Fille de résistant, membre du Comité d’histoire de la Deuxième Guerre mondiale de 1966 à 1980 puis correspondante de l’Institut du Temps qui lui a succédé, Hélène Chaubin a consacré l’essentiel de ses travaux d’historienne à la période 1939-1945 dont elle est devenue une spécialiste reconnue. Après une série d’ouvrages concernant la Corse pendant la Deuxième Guerre Mondiale, Hélène Chaubin se penche dans son dernier livre sur le cas de l’Hérault.
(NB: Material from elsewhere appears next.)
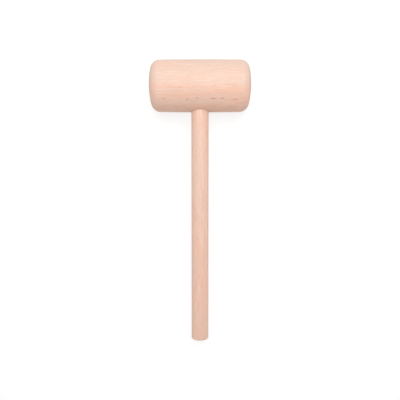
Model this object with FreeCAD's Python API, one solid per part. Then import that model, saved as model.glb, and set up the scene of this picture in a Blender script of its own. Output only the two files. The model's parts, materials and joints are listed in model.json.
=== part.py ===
"""Small turned beech mallet: a barrel-shaped head on a plain round handle, glued into a blind socket.

The mallet is drawn square to its own axes first: the head's axis runs along X, the handle leaves the head
along -Y, and the two axes cross at the origin. It is then laid down the way it comes to rest on a table, on
the belly of the head and the edge of the handle's end, with the origin on the table under its middle.
Millimetres throughout.
"""

import FreeCAD, Part
import math
import os

from FreeCAD import Placement, Rotation, Vector

# Head
HEAD_LENGTH = 70.0  # over the two striking faces
HEAD_DIAMETER = 35.4  # at mid-length, the fullest part of the barrel
BARREL_RADIUS = 2000.0  # lengthwise swell, which leaves the shoulders about 35 mm across
SHOULDER_RADIUS = 6.3  # rounding between the barrel and a striking face
FACE_RADIUS = 59.0  # gentle dome of a striking face

# Handle
HANDLE_DIAMETER = 12.0  # a stock dowel
OVERALL_LENGTH = 196.0  # crown of the head to the end of the handle
END_ARRIS_RADIUS = 0.5  # sanded edge of the free end

# Socket and tenon
SOCKET_DIAMETER = 11.6
SOCKET_DEPTH = 26.0  # below the belly line of the barrel
SPUR_DIAMETER = 3.0  # pit left by the point of the drill
SPUR_TIP_DIAMETER = 0.4  # the drill's point is not quite sharp
SPUR_DEPTH = 1.5
TENON_DIAMETER = 11.4  # the difference is filled with glue
TENON_END_GAP = 0.8  # glue left under the end of the tenon
TENON_CHAMFER = 1.0
TAPER_LENGTH = 4.0  # full-size handle down to the socket's size, driven tight into the socket's mouth
TAPER_STANDS_OUT = 0.5  # how far the taper's large end is clear of the belly line

CUT_OVERRUN = 2.0  # how far the solid that cuts the socket stands out of the head

# Derived sizes. Places along the handle are measured from the head's axis, positive towards the crown.
HEAD_RADIUS = HEAD_DIAMETER / 2
HANDLE_RADIUS = HANDLE_DIAMETER / 2
SOCKET_RADIUS = SOCKET_DIAMETER / 2
TENON_RADIUS = TENON_DIAMETER / 2
FREE_END = HEAD_RADIUS - OVERALL_LENGTH
TAPER_LARGE_END = -HEAD_RADIUS - TAPER_STANDS_OUT
TAPER_SMALL_END = TAPER_LARGE_END + TAPER_LENGTH
SOCKET_FLOOR = SOCKET_DEPTH - HEAD_RADIUS
TENON_END = SOCKET_FLOOR - TENON_END_GAP

ORIGIN = Vector(0, 0, 0)
HEAD_AXIS = Vector(1, 0, 0)
HANDLE_AXIS = Vector(0, 1, 0)


def arc(centre, radius, start_angle, end_angle):
    """Arc in the XY plane about centre, between two angles in radians from +X."""

    def point(angle):
        return centre + Vector(radius * math.cos(angle), radius * math.sin(angle), 0)

    middle_angle = (start_angle + end_angle) / 2
    return Part.Arc(point(start_angle), point(middle_angle), point(end_angle)).toShape()


def direction_angle(start, end):
    """Angle from +X of the way from start to end, in the XY plane."""
    return math.atan2(end.y - start.y, end.x - start.x)


def shoulder_centre(barrel_centre, face_centre):
    """Centre of the shoulder's rounding, which touches the barrel and the striking face from inside."""
    to_barrel = BARREL_RADIUS - SHOULDER_RADIUS
    to_face = FACE_RADIUS - SHOULDER_RADIUS
    between = face_centre - barrel_centre
    spacing = between.Length
    along = (to_barrel**2 - to_face**2 + spacing**2) / (2 * spacing)
    aside = math.sqrt(to_barrel**2 - along**2)
    way = between / spacing
    return barrel_centre + way * along + Vector(way.y, -way.x, 0) * aside


def lines(corners):
    """Straight edges from each corner to the next, in the XY plane."""
    points = [Vector(x, y, 0) for x, y in corners]
    return [Part.makeLine(start, end) for start, end in zip(points, points[1:])]


def revolved(edges, axis):
    """Solid made by turning a closed outline about an axis through the origin."""
    return Part.Face(Part.Wire(edges)).revolve(ORIGIN, axis, 360)


def turned_blank():
    """The head as it comes off the lathe: three tangent arcs from mid-length to each face."""
    barrel_centre = Vector(0, HEAD_RADIUS - BARREL_RADIUS, 0)
    face_centre = Vector(HEAD_LENGTH / 2 - FACE_RADIUS, 0, 0)
    shoulder = shoulder_centre(barrel_centre, face_centre)
    barrel_angle = direction_angle(barrel_centre, shoulder)
    face_angle = direction_angle(face_centre, shoulder)

    barrel = arc(barrel_centre, BARREL_RADIUS, math.pi - barrel_angle, barrel_angle)
    right_shoulder = arc(shoulder, SHOULDER_RADIUS, barrel_angle, face_angle)
    right_face = arc(face_centre, FACE_RADIUS, face_angle, 0)
    right = [right_shoulder, right_face]
    left = [edge.mirror(ORIGIN, HEAD_AXIS) for edge in right]
    face_apex = Vector(HEAD_LENGTH / 2, 0, 0)
    axis_line = Part.makeLine(face_apex, -face_apex)
    return revolved(Part.__sortEdges__([barrel, *right, *left, axis_line]), HEAD_AXIS)


def socket_space():
    """What the socket takes away: a flat-bottomed bore with the drill's pit, and a mouth for the taper."""
    outside = TAPER_LARGE_END - CUT_OVERRUN
    corners = [
        (0, outside),
        (HANDLE_RADIUS, outside),
        (HANDLE_RADIUS, TAPER_LARGE_END),
        (SOCKET_RADIUS, TAPER_SMALL_END),
        (SOCKET_RADIUS, SOCKET_FLOOR),
        (SPUR_DIAMETER / 2, SOCKET_FLOOR),
        (SPUR_TIP_DIAMETER / 2, SOCKET_FLOOR + SPUR_DEPTH),
        (0, SOCKET_FLOOR + SPUR_DEPTH),
        (0, outside),
    ]
    return revolved(lines(corners), HANDLE_AXIS)


def make_handle():
    """Dowel with a sanded free end, a short taper where it enters the head, and a chamfered tenon."""
    arris_start = FREE_END + END_ARRIS_RADIUS
    arris_centre = Vector(HANDLE_RADIUS - END_ARRIS_RADIUS, arris_start, 0)
    free_end_arris = arc(arris_centre, END_ARRIS_RADIUS, -math.pi / 2, 0)
    corners = [
        (HANDLE_RADIUS, arris_start),
        (HANDLE_RADIUS, TAPER_LARGE_END),
        (SOCKET_RADIUS, TAPER_SMALL_END),
        (TENON_RADIUS, TAPER_SMALL_END),
        (TENON_RADIUS, TENON_END - TENON_CHAMFER),
        (TENON_RADIUS - TENON_CHAMFER, TENON_END),
        (0, TENON_END),
        (0, FREE_END),
        (HANDLE_RADIUS - END_ARRIS_RADIUS, FREE_END),
    ]
    return revolved([free_end_arris, *lines(corners)], HANDLE_AXIS)


def resting_placement():
    """Tilts the mallet until the handle's end touches the table, and centres it over the origin."""
    # The end touches on its arris, whose centre circle lies this far along and out from the handle's axis.
    along = -FREE_END - END_ARRIS_RADIUS
    out = HANDLE_RADIUS - END_ARRIS_RADIUS
    drop = HEAD_RADIUS - END_ARRIS_RADIUS
    tilt = math.asin(drop / math.hypot(along, out)) - math.atan2(out, along)
    reach_of_end = along * math.cos(tilt) + out * math.sin(tilt) + END_ARRIS_RADIUS
    head_centre_y = (reach_of_end - HEAD_RADIUS) / 2
    print(f"tilt {math.degrees(tilt):.4f} degrees, head's centre at y {head_centre_y:.4f}")
    return Placement(
        Vector(0, head_centre_y, HEAD_RADIUS), Rotation(HEAD_AXIS, math.degrees(tilt))
    )


def main():
    socket = socket_space()
    handle = make_handle()
    nodes = {
        "head": turned_blank().cut(socket),
        "handle": handle,
        "glue_film": socket.cut(handle),
    }
    resting = resting_placement()
    os.makedirs("parts", exist_ok=True)
    for name, shape in nodes.items():
        solid = shape.Solids[0]
        solid.Placement = resting
        if len(shape.Solids) != 1 or not solid.isValid():
            raise RuntimeError(f"{name} is not one valid solid")
        solid.exportStep(f"parts/{name}.step")
        print(f"{name}: {solid.Volume:.1f} mm3")


main()
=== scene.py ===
"""The mallet's looks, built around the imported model: turned head and dowel handle on a white table.

Sizes are in metres, except within the beech, which is set out in millimetres. Both wooden pieces are made
in the mallet's own axes, before it is laid down: the origin at the middle of the head, X along the head,
and the handle leaving along -Y.
"""

import json
import math

import bmesh
import bpy
from mathutils import Matrix, Vector


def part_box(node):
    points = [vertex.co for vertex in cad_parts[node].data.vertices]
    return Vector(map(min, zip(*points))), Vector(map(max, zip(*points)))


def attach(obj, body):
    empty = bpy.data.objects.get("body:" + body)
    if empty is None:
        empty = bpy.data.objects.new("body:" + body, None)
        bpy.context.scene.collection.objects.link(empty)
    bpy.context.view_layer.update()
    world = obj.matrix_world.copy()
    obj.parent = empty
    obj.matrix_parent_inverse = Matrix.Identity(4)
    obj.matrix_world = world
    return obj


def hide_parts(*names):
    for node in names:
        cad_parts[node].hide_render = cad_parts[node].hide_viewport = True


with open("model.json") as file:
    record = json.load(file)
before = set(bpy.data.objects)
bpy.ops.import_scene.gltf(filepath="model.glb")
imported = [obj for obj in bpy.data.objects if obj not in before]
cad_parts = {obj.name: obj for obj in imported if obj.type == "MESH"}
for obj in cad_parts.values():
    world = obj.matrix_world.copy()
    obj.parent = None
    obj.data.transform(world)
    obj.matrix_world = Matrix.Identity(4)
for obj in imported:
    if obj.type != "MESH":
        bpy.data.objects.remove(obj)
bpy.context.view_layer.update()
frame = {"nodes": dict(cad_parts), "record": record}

MM = 0.001

# ------------------------------------------------------------------------------------------------------
# Sizes, from the frame where it states them. Places along the handle are measured from the head's axis,
# positive towards the crown.
# ------------------------------------------------------------------------------------------------------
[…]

Si les six chapitres du livre s’organisent autour d’une chronologie nationale classique, le propos consiste à mettre en valeur les spécificités héraultaises en intégrant dans l’analyse une dimension géographique indispensable pour saisir la manière particulière avec laquelle les différentes portions du territoire – hauts cantons, plaine littorale, zone côtière – ont été affectées par le conflit.
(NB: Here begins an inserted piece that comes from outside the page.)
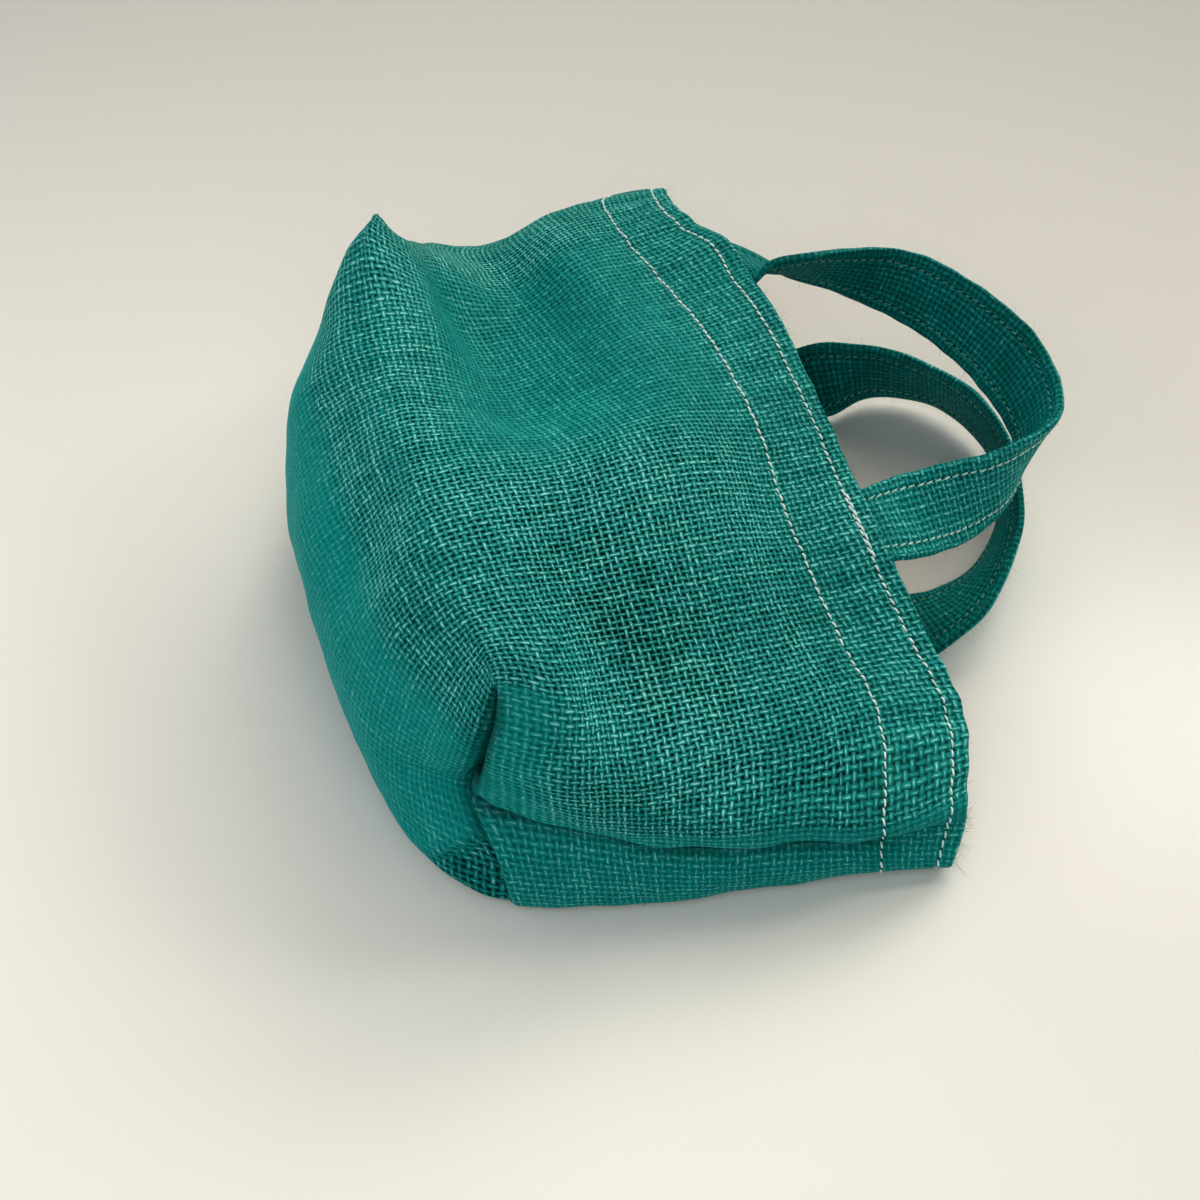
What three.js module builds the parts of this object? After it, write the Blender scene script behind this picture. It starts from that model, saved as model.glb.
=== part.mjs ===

Dans un département éloigné des zones de combat mais fortement marqué par la Première Guerre mondiale – 11 159 héraultais y ont trouvé la mort -, les réfugiés qui affluent dès les lendemains de l’offensive allemande de mai 1940 font office de « messagers du danger ». Dans cette première phase de la guerre, l’Hérault (502 000 habitants) est une importante terre de refuge pour les populations d’origine diverse qui fuient les combats ou l’avancée allemande : Juifs, Alsaciens-Lorrains, soldats tchèques, belges… soit 132 000 personnes dont une partie rejoint au camp d’Agde les populations espagnoles qui, quelques années plus tôt, ont fui l’Espagne devenue franquiste. Si l’accueil de ces réfugiés s’opère sans véritables drames, l’arrivée massive de populations nouvelles ne fait qu’accentuer les difficultés de ravitaillement d’un territoire qui, tout au long du conflit et jusqu’à la fin des années 1940, fera figure de « département affamé » payant, dans la plaine et la zone littorale en particulier, le prix de sa dépendance à la monoculture viticole.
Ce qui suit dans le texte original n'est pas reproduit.